Work through the material below and count the lines holding the word "where"; give that count and nothing more.

---- DATA FOR PROCESSING

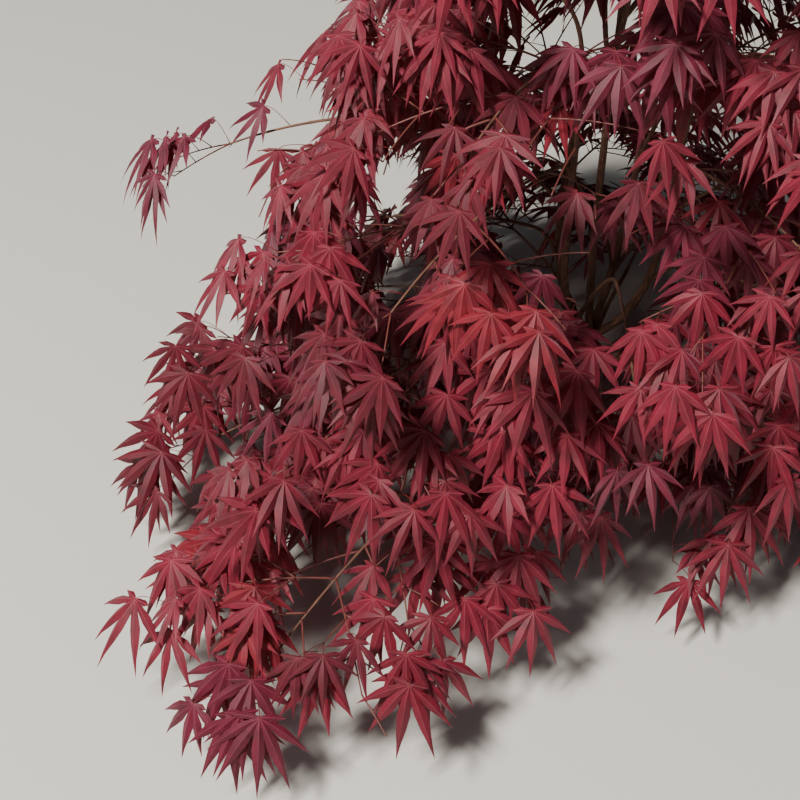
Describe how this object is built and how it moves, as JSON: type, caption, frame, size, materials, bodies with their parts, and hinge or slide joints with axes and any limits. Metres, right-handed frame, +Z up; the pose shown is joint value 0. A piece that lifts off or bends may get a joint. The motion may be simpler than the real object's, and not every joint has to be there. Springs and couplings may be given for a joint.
{
  "type": "young japanese maple tree",
  "caption": "Young Japanese maple with dark red five-lobed leaves in layered masses on slender boughs, forking low from a short flared trunk rooted in the ground.",
  "frame": {"origin": "middle of the flat cut under the trunk, at ground level", "axes": "+Z up, -Y towards the side the picture is taken from, +X to that side's right"},
  "size_m": [1.0068, 1.0351, 1.034],
  "materials": {
    "bark": "thin smooth bark with fine cracks, tan-brown where old and red on the young shoots",
    "foliage": "leaves in dark burgundy red with a soft sheen and paler ribs"
  },
  "bodies": {
    "root": {"arm_1_bough": "bark", "arm_1_foliage": "foliage", "leader_1_bough": "bark", "leader_1_foliage": "foliage", "low_1_bough": "bark", "low_1_foliage": "foliage", "low_2_bough": "bark", "low_2_foliage": "foliage", "low_3_bough": "bark", "low_3_foliage": "foliage", "low_4_bough": "bark", "low_4_foliage": "foliage", "low_5_bough": "bark", "low_5_foliage": "foliage", "low_6_bough": "bark", "low_6_foliage": "foliage", "low_7_bough": "bark", "low_7_foliage": "foliage", "low_8_bough": "bark", "low_8_foliage": "foliage", "low_9_bough": "bark", "low_9_foliage": "foliage", "main_1_bough": "bark", "main_1_foliage": "foliage", "main_2_bough": "bark", "main_2_foliage": "foliage", "main_3_bough": "bark", "main_3_foliage": "foliage", "main_4_bough": "bark", "main_4_foliage": "foliage", "middle_1_bough": "bark", "middle_1_foliage": "foliage", "middle_2_bough": "bark", "middle_2_foliage": "foliage", "middle_3_bough": "bark", "middle_3_foliage": "foliage", "middle_4_bough": "bark", "middle_4_foliage": "foliage", "second_1_bough": "bark", "second_1_foliage": "foliage", "second_2_bough": "bark", "second_2_foliage": "foliage", "second_3_bough": "bark", "second_3_foliage": "foliage", "second_4_bough": "bark", "second_4_foliage": "foliage", "second_5_bough": "bark", "second_5_foliage": "foliage", "second_6_bough": "bark", "second_6_foliage": "foliage", "trunk": "bark", "upper_1_bough": "bark", "upper_1_foliage": "foliage", "upper_2_bough": "bark", "upper_2_foliage": "foliage", "upper_3_bough": "bark", "upper_3_foliage": "foliage", "upper_4_bough": "bark", "upper_4_foliage": "foliage"}
  },
  "joints": []
}
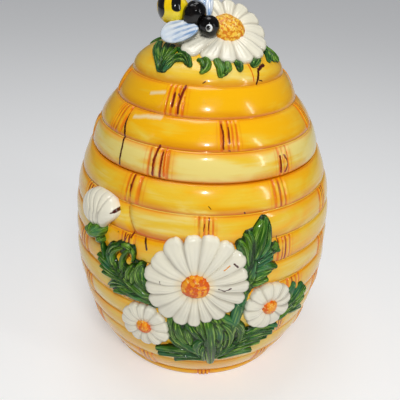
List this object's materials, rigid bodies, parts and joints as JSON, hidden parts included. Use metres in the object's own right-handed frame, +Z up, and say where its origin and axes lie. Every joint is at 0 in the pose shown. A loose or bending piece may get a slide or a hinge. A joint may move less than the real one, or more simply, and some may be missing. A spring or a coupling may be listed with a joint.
{
  "type": "cookie jar",
  "caption": "Beehive-shaped glazed earthenware cookie jar with a lift-off lid, coiled-straw relief, applied daisies and leaves, and a bee and daisy on top as the grip.",
  "frame": {"origin": "centre of the jar's flat foot, on the surface that it stands on", "axes": "+Z up along the jar's axis; the daisies face -Y, so -Y is the front and +X is the right side seen from the front"},
  "size_m": [0.1939, 0.1987, 0.2726],
  "materials": {
    "straw_glaze": "glossy golden yellow glaze, streaked along the coils, with orange-brown pooled in the grooves",
    "petal_glaze": "glossy white glaze with soft grey and cream in the valleys",
    "orange_disc_glaze": "stippled orange glaze with darker strokes",
    "amber_disc_glaze": "stippled amber-yellow glaze with orange-brown dots",
    "leaf_glaze": "glossy deep green glaze brushed with lighter and bluer strokes",
    "black_glaze": "very glossy black glaze",
    "bee_yellow_glaze": "glossy bright yellow glaze with black bands",
    "wing_glaze": "glossy pale blue-white glaze with blue streaks"
  },
  "bodies": {
    "jar": {"jar_body": "straw_glaze", "large_daisy_petals": "petal_glaze", "large_daisy_disc": "orange_disc_glaze", "left_daisy_petals": "petal_glaze", "left_daisy_disc": "orange_disc_glaze", "right_daisy_petals": "petal_glaze", "right_daisy_disc": "orange_disc_glaze", "bud_petals": "petal_glaze", "bud_calyx": "leaf_glaze", "bud_knob": "leaf_glaze", "bud_stem": "leaf_glaze", "left_leaf": "leaf_glaze", "low_left_leaf": "leaf_glaze", "low_middle_leaf": "leaf_glaze", "low_right_leaf": "leaf_glaze", "upper_right_leaf": "leaf_glaze", "far_right_leaf": "leaf_glaze"},
    "lid": {"lid_shell": "straw_glaze", "top_daisy_petals": "petal_glaze", "top_daisy_disc": "amber_disc_glaze", "bee_head": "black_glaze", "bee_near_eye": "black_glaze", "bee_far_eye": "black_glaze", "bee_thorax": "black_glaze", "bee_abdomen": "bee_yellow_glaze", "bee_near_wing": "wing_glaze", "bee_far_wing": "wing_glaze", "cap_leaf_1": "leaf_glaze", "cap_leaf_2": "leaf_glaze", "cap_leaf_3": "leaf_glaze", "cap_leaf_4": "leaf_glaze", "cap_leaf_5": "leaf_glaze", "cap_leaf_6": "leaf_glaze", "cap_leaf_7": "leaf_glaze", "cap_leaf_8": "leaf_glaze", "cap_leaf_9": "leaf_glaze", "cap_leaf_10": "leaf_glaze", "cap_leaf_11": "leaf_glaze"}
  },
  "joints": [
    {"name": "lid_lift", "type": "slide", "parent": "jar", "child": "lid", "axis": [0, 0, 1], "range_m": [0, 0.12]}
  ]
}
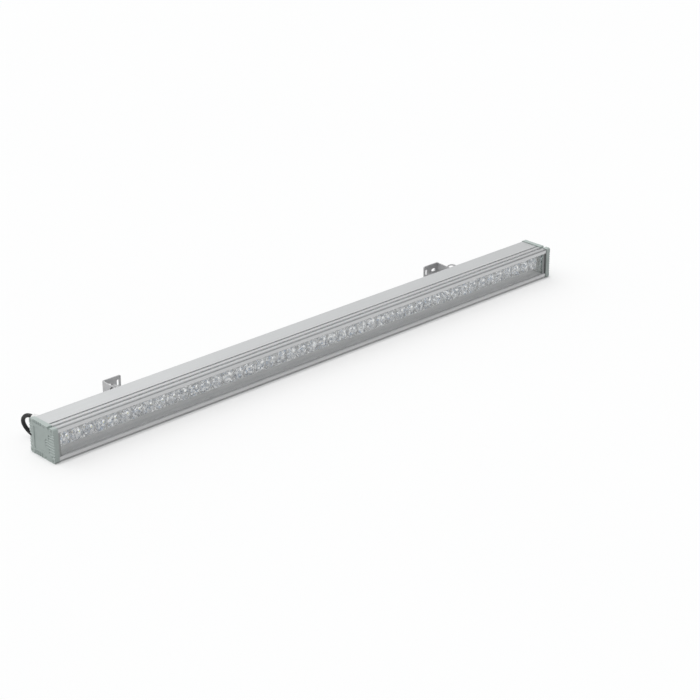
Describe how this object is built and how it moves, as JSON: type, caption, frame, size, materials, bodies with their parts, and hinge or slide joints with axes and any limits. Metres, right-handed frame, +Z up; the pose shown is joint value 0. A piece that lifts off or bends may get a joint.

--------

## SOLUTION FOR THIS EXERCISE
2